Food & Drink

Travel around the world drinking absinthe... in Adams Morgan

Libertine Main

Like most normal people with no discernible problems, you often wish you could impress girls with your unicycling travel and drink more absinthe. Well, guess what, Ernest Hemingway? Libertine -- the Parisian bar in ADMO -- can't help you get to France, but they will take you on a globe-trotting absinthe adventure w/ their collection of 30 from around the world, all dripping out of vintage brouilleurs.

Libtertine France

The ritual of drinking absinthe starts with dripping water over brown sugar (theirs is house-made w/ sea salt & lime juice), gradually sweetening & dissolving it into the glass, with the end result being three to four parts water to one part absinthe. Starting in France, here's the Libertine 55: mellow, lightly anise-flavored, and unlike Dane Cook, "very original."

Libertine Swiss

The process is known as "louching" (rhymes with: you guessed it), and it gives most -- including that Swiss Kubler -- a milky white color. Oh, shut up.

Libertine Germany

The first blended absinthe (from Germany) only shares one commonality w/ an R. Kelly song: it's getting hit with a steady stream.

Libtertine Mussels

Time to lay off the booze for a minute and answer your appetite with the Appalachian mussels w/ applewood-smoked bacon and roasted tomato sauce.
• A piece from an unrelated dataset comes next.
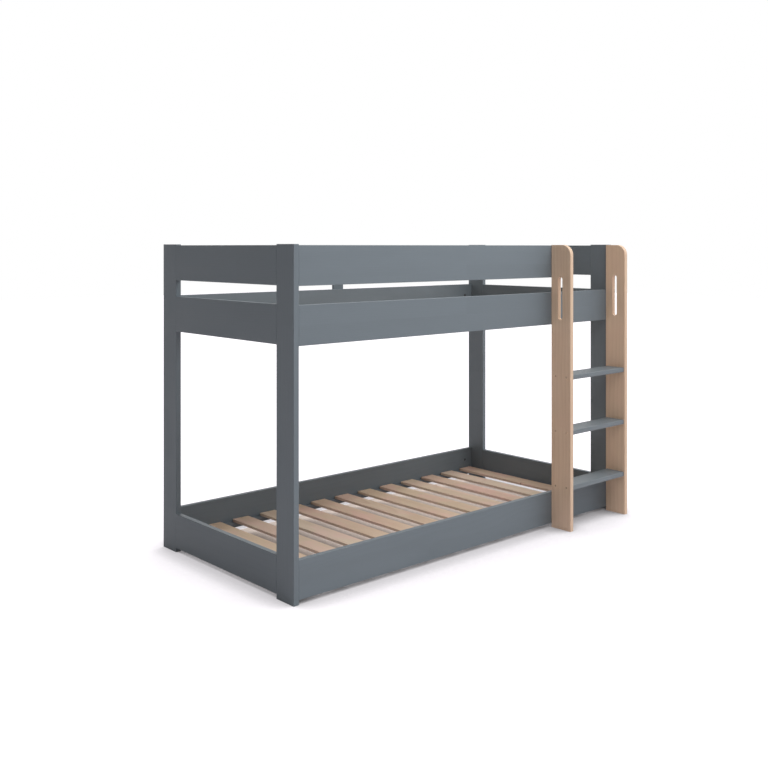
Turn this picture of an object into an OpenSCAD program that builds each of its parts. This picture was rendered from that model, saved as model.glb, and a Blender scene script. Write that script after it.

Just kidding! They also have Knob Creek as a main ingredient.

Libertine USA

USA up in the HOUSE. The Trinity Superieure is an award-winning, light, anise-flavored absinthe that is best served lightly louched. Llooouuuucchhhhe.

Libertine Spain

The Philippe Lasala is a refreshing favorite from Spain. Assuming it's not playing against a Brazilian absinthe.

Libertine Austria

Like its close cousin, the flaming Dr Pepper, the Austrian Mata Hari is extinguished before drinking. It's also the only one in the bunch that involves fire.

Libtertine Spuds

No, you're not hallucinating: those are thyme spud wedges w/ a black garlic aioli. Grab a few to soak up all that booze, unless, of course, your intake of absinthe has reached a point where you've already said a farewell to your arms.